The DTCC’s selection of Stellar is a validation of this long-term strategy. Tokenizing assets that fall under the purview of a Systemically Important Financial Market Utility (SIFMU) like the DTCC requires more than just high throughput or low gas fees. It demands robust control mechanisms that allow legacy infrastructure to interface with blockchain technology without compromising on security, custody, or anti-money laundering (AML) protocols. Stellar’s ability to offer a "compliance-ready" environment makes it an ideal partner for the DTCC’s cautious, iterative approach to modernization.
Supporting Data: Defining the Asset Scope
The initial scope of this integration is intentionally narrow to minimize systemic risk while maximizing data collection. The DTCC has indicated that the pilot will focus on:
- Russell 1000 Constituents: Broad-market equity exposure, representing the largest and most liquid companies in the U.S.
- ETF Index Trackers: Exchange-traded funds that provide a microcosm of market liquidity and settlement efficiency.
- U.S. Treasury Securities: Bills, notes, and bonds. Given that the U.S. Treasury market is the deepest and most liquid in the world, applying tokenization to these instruments represents the "gold standard" of proof-of-concept for blockchain settlement.
By focusing on these highly liquid assets, the DTCC can effectively measure whether tokenization truly reduces the "T+1" or "T+2" settlement friction that currently exists in traditional markets.
The Caveat: Managing Market Hype
It is a common pitfall in financial reporting to interpret institutional pilot programs as immediate shifts in market structure. Stakeholders must remain grounded: the DTCC has not moved Wall Street settlement onto Stellar. Instead, this initiative is part of a broader, multi-chain strategy designed to assess which blockchain architectures can handle the rigorous demands of global capital markets.
The integration remains an experiment in "production-readiness." The transition from a pilot to a fully functional, production-grade settlement system is fraught with technical, legal, and operational hurdles. As the industry approaches the 2027 target date, the most important metric will not be the market price of XLM, but the volume of assets successfully settled and the resilience of the bridge between the DTCC’s legacy databases and the Stellar ledger.
Implications for the Digital Asset Ecosystem
The inclusion of Stellar in a DTCC-led initiative has profound implications for the broader Real-World Asset (RWA) narrative.
1. Validation of Public Chains
For much of the last decade, large-scale tokenization projects were confined to private, permissioned enterprise blockchains (like those managed by consortiums). The DTCC’s move toward a public network like Stellar suggests that the industry is becoming increasingly comfortable with the security and governance models of public, yet institutional-grade, blockchains.
2. The Institutional Narrative for XLM
For traders and long-term holders of XLM, the news provides a fresh institutional narrative. It shifts the conversation away from retail-level remittance and toward high-end financial infrastructure.

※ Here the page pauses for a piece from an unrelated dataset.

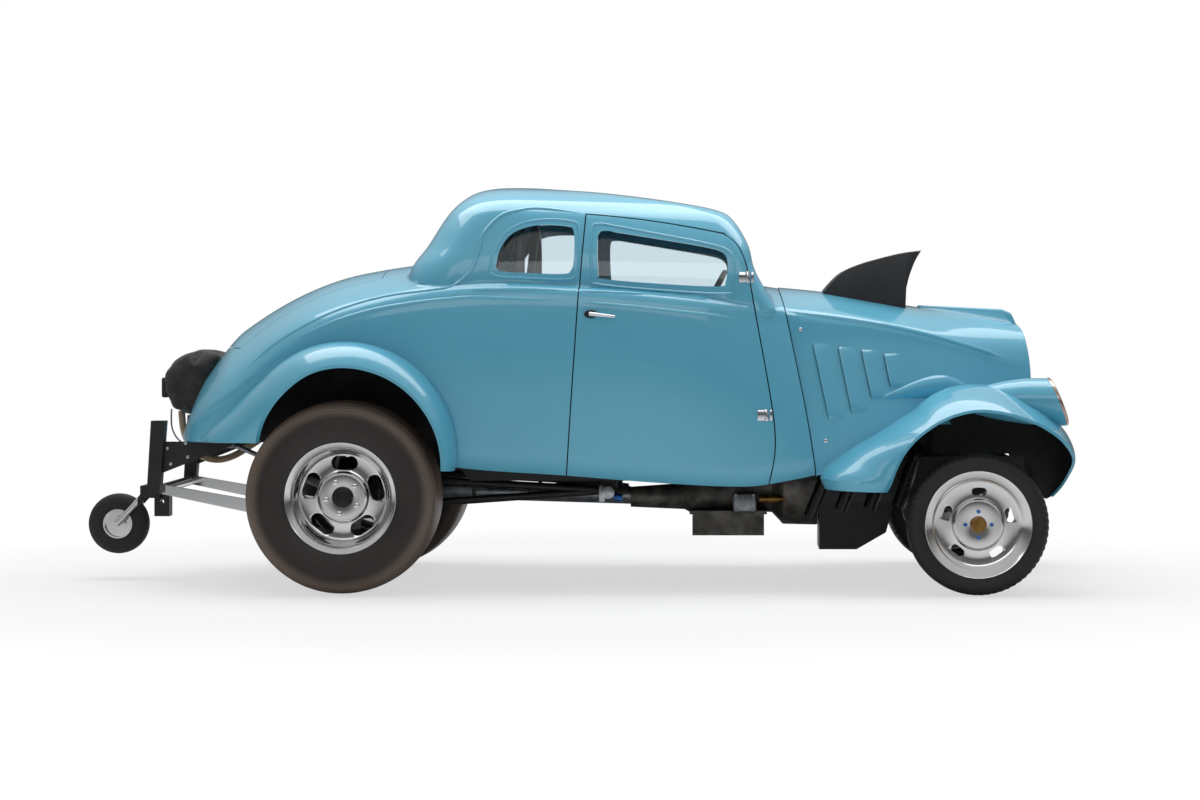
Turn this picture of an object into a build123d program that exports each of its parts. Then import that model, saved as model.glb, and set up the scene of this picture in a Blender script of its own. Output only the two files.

However, the impact on price discovery will likely be muted until the pilot shows tangible results. The market is waiting for confirmation that the link is not just a marketing collaboration but a functional conduit for billions in asset movement.
3. Regulatory Frameworks
The three-year pilot program authorized by the SEC serves as a template for future developments. If this initiative proves successful, it could embolden regulators to approve wider, more complex tokenization frameworks, potentially opening the door for tokenized derivatives, corporate bonds, and other sophisticated financial products to be issued directly onto public rails.
What to Monitor: A Trader’s Checklist
As the industry looks toward 2027, market participants should focus on several key indicators to assess the success of this collaboration:
- Technical Milestones: Look for updates regarding the "on-chain" representation of assets. How is the DTCC managing the "burn and mint" process (or its equivalent) when moving assets from legacy custody to the blockchain?
- Asset Expansion: Will the DTCC announce the addition of other blockchains alongside Stellar? If the project remains multi-chain, it signals that the DTCC is looking to create an interoperable ecosystem rather than becoming tethered to a single network.
- Operational Throughput: As the pilot advances, monitor reports on settlement speed and error rates. The promise of tokenization is the reduction of manual reconciliation; if the pilot does not achieve this, the institutional appetite for further integration may wane.
- Regulatory Guidance: Keep an eye on any subsequent SEC no-action letters or policy shifts that either expand or restrict the scope of the pilot. The regulatory environment remains the most significant variable in the speed of adoption.
Conclusion: A Measured Step Toward the Future
The DTCC-Stellar collaboration is a quintessential example of institutional innovation: slow, steady, and heavily vetted. It does not aim to replace the financial system overnight but rather to integrate blockchain technology into the existing plumbing of Wall Street.
For the market, this represents a transition from the "hype phase" of tokenization to the "implementation phase." While 2027 may seem distant, the work occurring in the interim—technical integration, regulatory compliance, and security testing—will define the future of global asset management. Whether this project evolves into a foundational layer of the global financial system or serves as a foundational learning experience remains to be seen. However, one thing is certain: the conversation has shifted from "if" traditional assets will be tokenized, to "how" the infrastructure to support them will be built.
Investors and observers would be well-advised to view this not as an immediate market catalyst, but as a critical bellwether for the long-term viability of public blockchains in traditional finance.